● **AIM**:
Give the data again exactly, from its opening line through the line in which "import Module from" appears.

○ ○ ○ ○

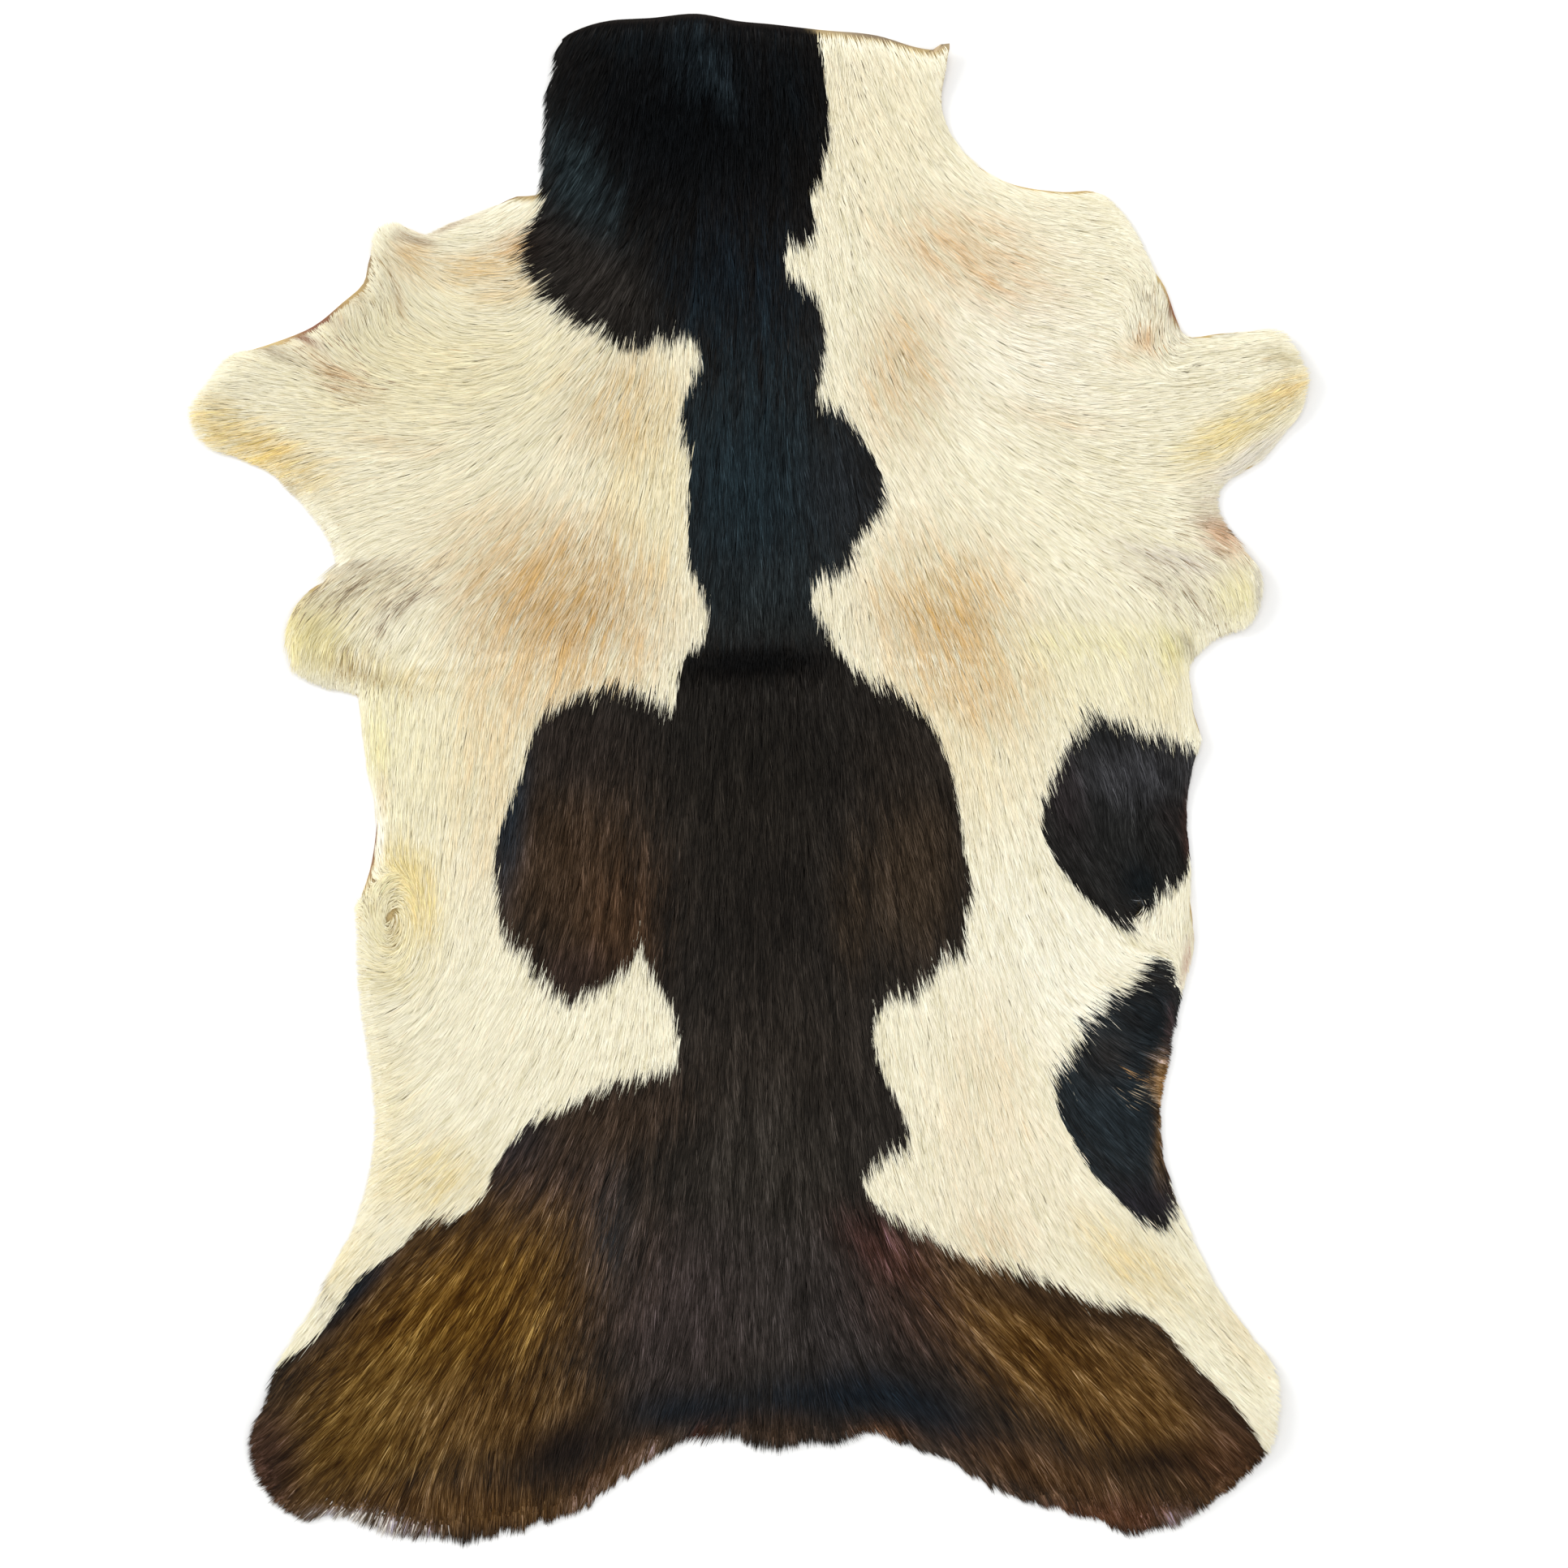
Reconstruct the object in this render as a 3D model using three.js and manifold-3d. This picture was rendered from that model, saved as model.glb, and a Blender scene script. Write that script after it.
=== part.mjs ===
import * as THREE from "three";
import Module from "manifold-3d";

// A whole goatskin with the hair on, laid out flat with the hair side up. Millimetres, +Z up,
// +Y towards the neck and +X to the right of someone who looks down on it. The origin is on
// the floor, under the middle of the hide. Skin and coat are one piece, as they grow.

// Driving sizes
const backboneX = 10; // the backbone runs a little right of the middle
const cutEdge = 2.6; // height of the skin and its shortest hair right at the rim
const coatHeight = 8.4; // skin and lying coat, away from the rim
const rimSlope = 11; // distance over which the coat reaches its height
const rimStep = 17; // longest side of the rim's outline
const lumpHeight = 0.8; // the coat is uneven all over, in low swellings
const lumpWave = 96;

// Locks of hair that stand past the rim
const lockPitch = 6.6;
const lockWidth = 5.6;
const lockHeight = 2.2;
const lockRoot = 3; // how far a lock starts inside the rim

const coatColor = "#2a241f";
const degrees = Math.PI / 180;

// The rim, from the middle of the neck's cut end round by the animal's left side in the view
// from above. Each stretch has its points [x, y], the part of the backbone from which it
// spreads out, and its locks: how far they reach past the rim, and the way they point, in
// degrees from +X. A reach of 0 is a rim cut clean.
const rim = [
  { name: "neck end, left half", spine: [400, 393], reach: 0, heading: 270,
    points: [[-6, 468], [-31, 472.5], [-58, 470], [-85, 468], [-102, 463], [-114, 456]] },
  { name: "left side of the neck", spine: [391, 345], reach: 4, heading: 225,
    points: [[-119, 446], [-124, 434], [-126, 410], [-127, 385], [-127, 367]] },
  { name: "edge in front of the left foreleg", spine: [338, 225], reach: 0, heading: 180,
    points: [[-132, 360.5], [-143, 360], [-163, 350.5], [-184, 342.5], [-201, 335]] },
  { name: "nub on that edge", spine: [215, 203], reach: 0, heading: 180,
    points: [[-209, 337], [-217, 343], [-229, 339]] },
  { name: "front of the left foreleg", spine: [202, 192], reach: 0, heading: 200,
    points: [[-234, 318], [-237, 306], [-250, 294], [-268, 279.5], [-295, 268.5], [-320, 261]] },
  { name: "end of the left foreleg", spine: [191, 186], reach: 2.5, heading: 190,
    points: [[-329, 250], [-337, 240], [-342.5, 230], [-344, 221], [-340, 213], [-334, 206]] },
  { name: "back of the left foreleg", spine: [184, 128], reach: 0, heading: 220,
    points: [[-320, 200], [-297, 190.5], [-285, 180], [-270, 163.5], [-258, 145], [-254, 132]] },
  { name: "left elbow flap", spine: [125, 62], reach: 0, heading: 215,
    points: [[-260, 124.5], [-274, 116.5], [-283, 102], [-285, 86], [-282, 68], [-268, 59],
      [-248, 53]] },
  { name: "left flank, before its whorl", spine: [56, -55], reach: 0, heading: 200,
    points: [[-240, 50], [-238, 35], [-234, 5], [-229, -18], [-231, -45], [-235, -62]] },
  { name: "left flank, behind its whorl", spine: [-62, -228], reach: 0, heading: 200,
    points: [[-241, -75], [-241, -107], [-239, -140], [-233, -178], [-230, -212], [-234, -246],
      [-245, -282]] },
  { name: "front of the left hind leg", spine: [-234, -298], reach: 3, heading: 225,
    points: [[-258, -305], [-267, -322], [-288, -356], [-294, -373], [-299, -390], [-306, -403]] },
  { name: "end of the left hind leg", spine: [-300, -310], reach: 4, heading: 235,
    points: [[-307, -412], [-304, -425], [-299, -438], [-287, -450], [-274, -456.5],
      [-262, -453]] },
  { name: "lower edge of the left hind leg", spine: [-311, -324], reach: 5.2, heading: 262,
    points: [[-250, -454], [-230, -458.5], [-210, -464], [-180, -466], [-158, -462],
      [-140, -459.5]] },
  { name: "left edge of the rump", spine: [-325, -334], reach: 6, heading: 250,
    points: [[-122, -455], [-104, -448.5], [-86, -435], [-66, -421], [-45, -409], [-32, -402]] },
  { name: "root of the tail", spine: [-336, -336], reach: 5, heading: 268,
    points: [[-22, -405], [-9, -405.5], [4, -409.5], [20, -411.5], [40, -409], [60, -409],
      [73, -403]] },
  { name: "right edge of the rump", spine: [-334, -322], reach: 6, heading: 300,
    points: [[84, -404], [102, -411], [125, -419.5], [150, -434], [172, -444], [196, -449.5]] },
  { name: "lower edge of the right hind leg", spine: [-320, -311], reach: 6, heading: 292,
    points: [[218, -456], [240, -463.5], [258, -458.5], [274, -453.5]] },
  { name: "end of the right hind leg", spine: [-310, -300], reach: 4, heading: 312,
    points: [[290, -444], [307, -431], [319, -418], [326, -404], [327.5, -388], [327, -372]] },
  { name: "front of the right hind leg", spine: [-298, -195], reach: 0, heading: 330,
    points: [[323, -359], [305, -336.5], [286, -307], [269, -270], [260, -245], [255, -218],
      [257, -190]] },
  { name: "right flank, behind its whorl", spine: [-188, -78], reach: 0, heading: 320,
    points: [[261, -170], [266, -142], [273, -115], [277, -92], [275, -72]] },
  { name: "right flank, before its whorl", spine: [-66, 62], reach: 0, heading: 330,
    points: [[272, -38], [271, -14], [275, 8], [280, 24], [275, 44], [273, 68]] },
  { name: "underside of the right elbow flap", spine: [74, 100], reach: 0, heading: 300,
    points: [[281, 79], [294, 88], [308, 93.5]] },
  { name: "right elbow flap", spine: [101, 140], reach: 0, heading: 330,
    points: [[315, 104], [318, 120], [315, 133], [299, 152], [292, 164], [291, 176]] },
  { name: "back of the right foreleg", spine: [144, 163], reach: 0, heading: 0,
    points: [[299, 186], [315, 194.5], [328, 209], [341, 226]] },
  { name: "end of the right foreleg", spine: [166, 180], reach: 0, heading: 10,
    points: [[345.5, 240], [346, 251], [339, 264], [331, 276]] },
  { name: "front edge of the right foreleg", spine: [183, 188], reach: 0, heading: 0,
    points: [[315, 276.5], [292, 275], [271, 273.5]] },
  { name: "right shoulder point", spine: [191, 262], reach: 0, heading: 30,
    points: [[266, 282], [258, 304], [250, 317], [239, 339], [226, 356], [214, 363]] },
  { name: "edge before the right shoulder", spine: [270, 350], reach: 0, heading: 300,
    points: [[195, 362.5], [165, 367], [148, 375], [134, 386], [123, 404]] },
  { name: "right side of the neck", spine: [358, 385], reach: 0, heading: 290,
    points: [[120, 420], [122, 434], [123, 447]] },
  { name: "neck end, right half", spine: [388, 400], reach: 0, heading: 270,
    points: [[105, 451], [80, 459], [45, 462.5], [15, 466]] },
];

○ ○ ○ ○

● **SOLUTION TO THIS TASK**:
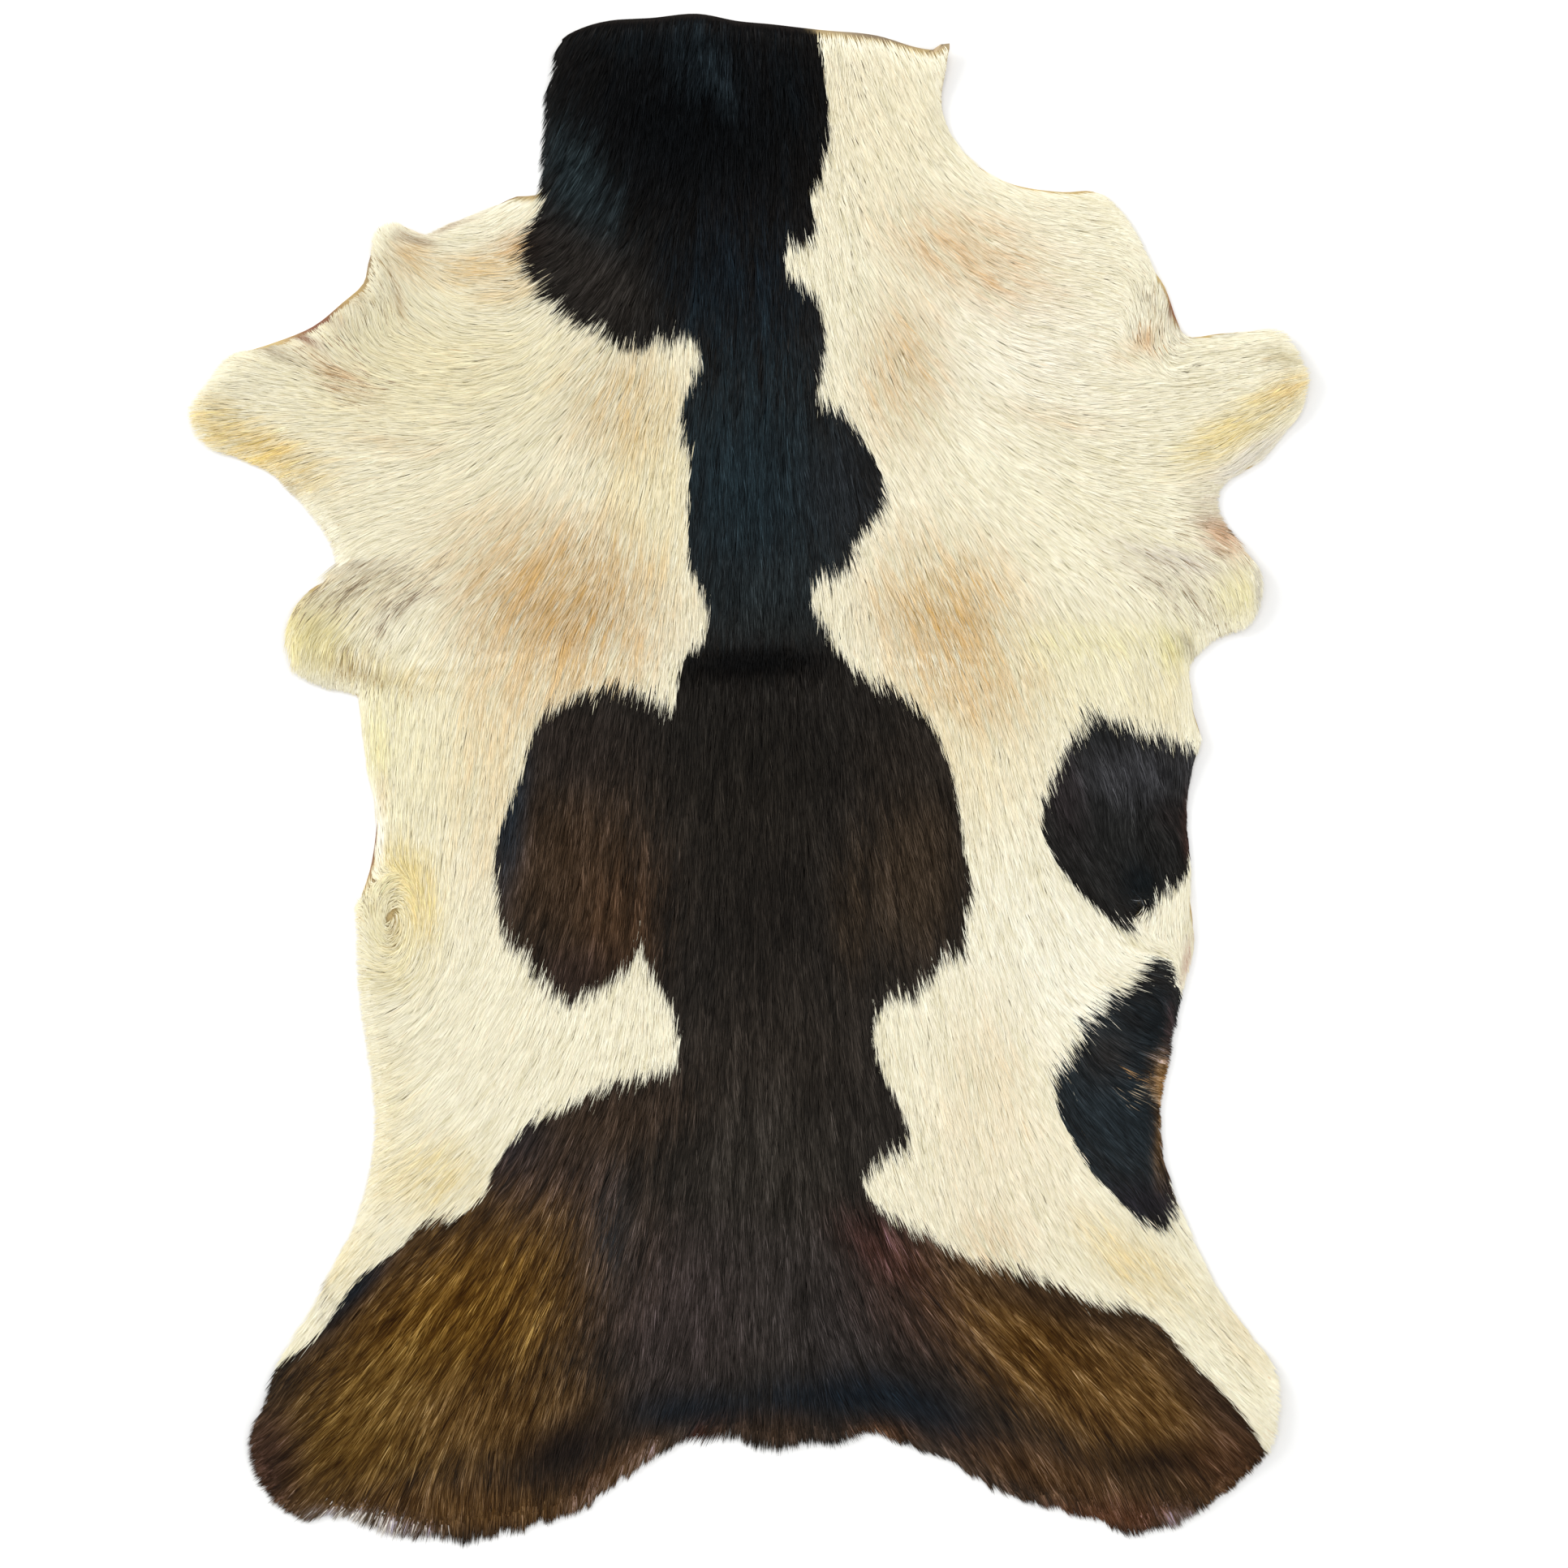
Reconstruct the object in this render as a 3D model using three.js and manifold-3d. This picture was rendered from that model, saved as model.glb, and a Blender scene script. Write that script after it.
=== part.mjs ===
import * as THREE from "three";
import Module from "manifold-3d";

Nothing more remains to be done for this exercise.